Bambang kemudian menyebutkan pula data korupsi dana desa yang dicatat Komisi Pemberantasan Korupsi (KPK). Menurut dia, KPK mencatat, selama 2015-2022 ada 601 kasus korupsi dana desa dengan jumlah tersangka mencapai 686. Hal ini, kata Bambang, membuat penyelewengan pengelolaan keuangan desa masuk dalam daftar tiga teratas kasus korupsi di Indonesia.
Selain itu, Bambang juga mengutip survei Badan Pusat Statistik (BPS) pada 2021 yang menyebut perilaku koruptif masyarakat desa berindeks 3,83. Nilai itu menempatkan perilaku korupsi masyarakat desa lebih besar ketimbang warga perkotaan.
Hanya 5 persen desa swasembada, 25 persen desa swakarya, dan sisanya masih swadaya. Kalau semua perangkat desa kompak, percepatan pembangunan dan kemajuan desa akan tercipta.
”Karena itu, penting bagi BPD untuk menjalankan tugas dan fungsinya dalam pengawasan penggunaan alokasi dana desa,” ujar Bambang yang juga selaku Ketua Dewan Pembina Abpednas.
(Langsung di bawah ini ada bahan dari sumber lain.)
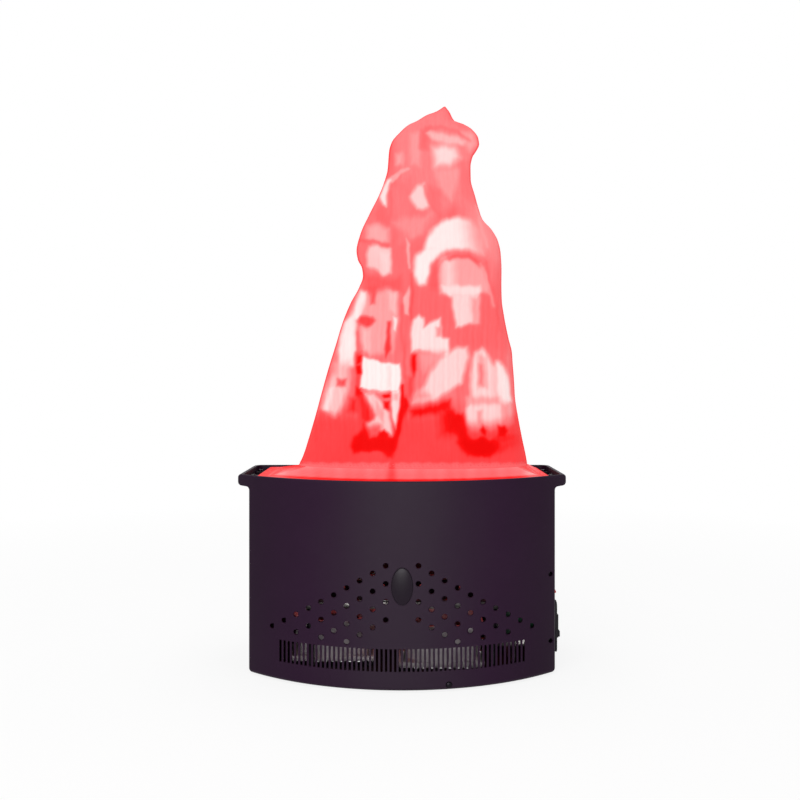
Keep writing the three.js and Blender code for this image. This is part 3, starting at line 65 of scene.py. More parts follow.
# Housing, the same sizes as the part's source
HALF, FRONT, REAR = 145.0, -80.0, 80.0
BOW_RISE, WALL = 53.0, 2.5
NOSE_R, HEEL_R, BOTTOM_R, LIP = 5.0, 8.0, 4.0, 7.0
BOTTOM, RIM_TOP = 1.0, 187.5
RIM_LOW, RIM_HALF, RIM_WALL = 176.7, 157.5, 5.5
RIM_NOSE, RIM_FILLET, RIM_ROUND, RIM_STEP = 3.2, 3.4, 1.3, 0.3
LEDGE_TOP, LEDGE_PROUD = 180.2, 0.02
BOW_R = (HALF**2 + BOW_RISE**2) / (2 * BOW_RISE)
BOW_Y = FRONT + BOW_R

# Openings in the housing
VENT_COLUMNS, VENT_ROWS, VENT_R, VENT_CHAMFER = 10, 4, 2.5, 0.4
VENT_X, VENT_TOP, VENT_LOWEST = 14.6, 112.6, 42.0
VENT_PITCH, VENT_FALL, VENT_ROW_PITCH = 11.73, 6.96, 16.05
VENT_SIDES, VENT_REACH = 20, 12
SLOTS_A_SIDE, SLOT_PITCH, SLOT_HALF, SLOT_LOW, SLOT_TOP = 28, 4.07, 1.1, 18.4, 38.7
OVAL_HALF, OVAL_TALL, OVAL_Z, OVAL_SIDES = 9.5, 16.5, 94.4, 48
OVAL_GAP, OVAL_SHELF, OVAL_DEPTH = 0.3, 1.6, 1.5
BOSS_X, BOSS_LEVELS, BOSS_R, BOSS_END = 139.8, (32.2, 95.0), 3.8, -22.05
SCREW_R, BRACKET_HEAD_R, BRACKET_HEAD_Y, BRACKET_HOLE_END = 1.6, 2.3, -24.0, -21.0
BASE_SCREW_FRONT, BASE_SCREW_REAR, BASE_SCREW_Z = 41.8, 100.0, 5.8
BASE_HEAD_R, BASE_HEAD_DEEP, BASE_HOLE_DEEP = 3.1, 1.8, 3.5
SIDE_Y, SWITCH_Z, INLET_Z = -5.0, 78.0, 42.0
SWITCH_OPENING, INLET_OPENING = (6.6, 9.6), (13.8, 15.3)
INLET_SCREW_R, INLET_SCREW_REACH = 1.8, 20.0
FRAME_SCREW_R, FRAME_SCREW_X, FRAME_SCREW_LOW, FRAME_SCREW_PLACES = 1.7, 147.25, 178.0, (12, 60)

# Frame of the silk, skirt and flame
FRAME_HALF, FRAME_SHIFT, FRAME_INSET, FRAME_WIDTH = 139.5, 1.2, 4.5, 8.0
SKIRT_LOW, SKIRT_SEWN = 184.8, 194.4
HEM_OUT, HEM_DROP, HEM_ROUND, HEM_STITCHES = 1.1, 2.0, 0.5, 0.9
SILK, CLOTH = 0.8, 0.35
FLAME_BASE, FLAME_TALL, FLAME_HALF = 195.5, 345.0, 111.0
FLAME_X, FLAME_Y, FLAME_DEEP = 10.6, 5.0, 45.0

# Front view: the camera, and how places fall in its 800 by 800 pixels
CAMERA_X, CAMERA_Y, CAMERA_Z = -1.9, -880.0, 277.7
LENS, SENSOR, SHIFT_UP = 40.57, 36.0, -0.025
VIEW_SCALE, MIDDLE_COLUMN, MIDDLE_ROW = 901.6, 402, 380


def wall_front(x, inset=0.0):
    return BOW_Y - math.sqrt((BOW_R - inset) ** 2 - x * x)


def plan(side, inset, z, bow_steps=72, corner_steps=8):
    """The housing's outline at a level: the bow, the right side, the rear and the left side."""
    nose = max(NOSE_R - inset, NOSE_R / 4)
    heel = max(HEEL_R - inset, NOSE_R / 4)
    bow = BOW_R - inset
    own = math.asin((side - nose) / (bow - nose))
    # the stretch of the bow that all outlines share, so that rings of any width match
    shared = 0.985 * math.asin((HALF - NOSE_R) / (BOW_R - NOSE_R))
    back = BOW_Y - (bow - nose) * math.cos(own)
    points = []

    def arc(x, y, radius, start, end, steps):
        for i in range(steps + 1):
            a = start + (end - start) * i / steps
            points.append((x + radius * math.sin(a), y - radius * math.cos(a), z))

    arc(0, BOW_Y, bow, -shared, shared, bow_steps)
    arc(side - nose, back, nose, own, math.pi / 2, corner_steps)
    arc(side - heel, REAR - inset - heel, heel, math.pi / 2, math.pi, corner_steps)
    arc(heel - side, REAR - inset - heel, heel, math.pi, math.pi * 1.5, corner_steps)
    arc(nose - side, back, nose, math.pi * 1.5, math.pi * 2 - own, corner_steps)
    return points


# Meshes


def mesh_object(name, verts, faces):
    mesh = bpy.data.meshes.new(name)
    mesh.from_pydata([[c * MM for c in v] for v in verts], [], faces)
    mesh.validate()
    mesh.update()
    made = bpy.data.objects.new(name, mesh)
    scene.collection.objects.link(made)
    return made


def turns(count):
    """Equal angles around a full turn."""
    return [2 * math.pi * i / count for i in range(count)]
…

Seorang tersangka korupsi dana desa diperiksa oleh Kejaksaan Negeri Aceh Utara, Aceh, Selasa (23/2/2021). Dana desa rawan dikorupsi karena tata keloa yang tidak transparan dan moralitas aparatur masih rendah.
Optimalkan peran BPD
Salah satu upaya yang dapat dilakukan, lanjut Bambang, adalah mengoptimalkan peran BPD dalam menjalankan pengawasan alokasi dana desa. Ini karena dana desa diberikan untuk mempercepat pembangunan desa, bukan dimanfaatkan segelintir pihak.
Merespons arahan dari Bambang, segenap anggota Abpednas yang hadir lantas mengucapkan ”siap”. Hingga kini, Abpednas telah tersebar di 26 provinsi Indonesia dan disebut jumlahnya akan terus bertambah.
Mengoptimalkan peran BPD dalam menjalankan pengawasan alokasi dana desa.
Seusai pelantikan, Ketua DPP Abpednas Indra Utama memastikan semua jajaran BPD untuk melaksanakan arahan dari Ketua MPR itu. Dia merujuk data BPS bahwa ada 83.794 desa di Indonesia. Setiap desa memiliki 5 hingga 9 orang anggota BPD. ”(Arahan Bambang) ini sudah menjadi tugas pokok BPD. Hari ini kami akan merangkul asosiasi yang menyangkut desa lainnya untuk bekerja sama mengawasi pelaksanaan alokasi dana desa,” ucap Indra.
Indra pun akan mengarahkan semua jajarannya untuk berkoordinasi dengan kepala desa setempat. Dia mengakui, masih banyak yang harus ditingkatkan. Karena itu, fungsi-fungsi BPD dalam pengawasan akan diperkuat.
Hadir sebagai perwakilan Menteri Dalam Negeri, Eko Prasetyanto Purnomo pun mengajak para anggota Abpednas untuk mewujudkan desa yang mandiri, adil, dan sejahtera. Hal itu mengingat masih banyak tantangan pembangunan desa ke depan.
”Hanya 5 persen desa swasembada, 25 persen desa swakarya, dan sisanya masih swadaya. Kalau semua perangkat desa kompak, percepatan pembangunan dan kemajuan desa akan tercipta,” ujar Eko.
Swasembada, swakarya, dan swadaya merupakan tingkatan klasifikasi perkembangan desa. Desa swasembada merupakan desa yang masyarakatnya mampu memanfaatkan dan mengembangkan sumber daya alam serta potensinya. Desa swakarya adalah masa desa swadaya menuju desa swasembada, sedangkan desa swadaya adalah desa yang memiliki potensi tertentu, tetapi belum dikelola dengan baik.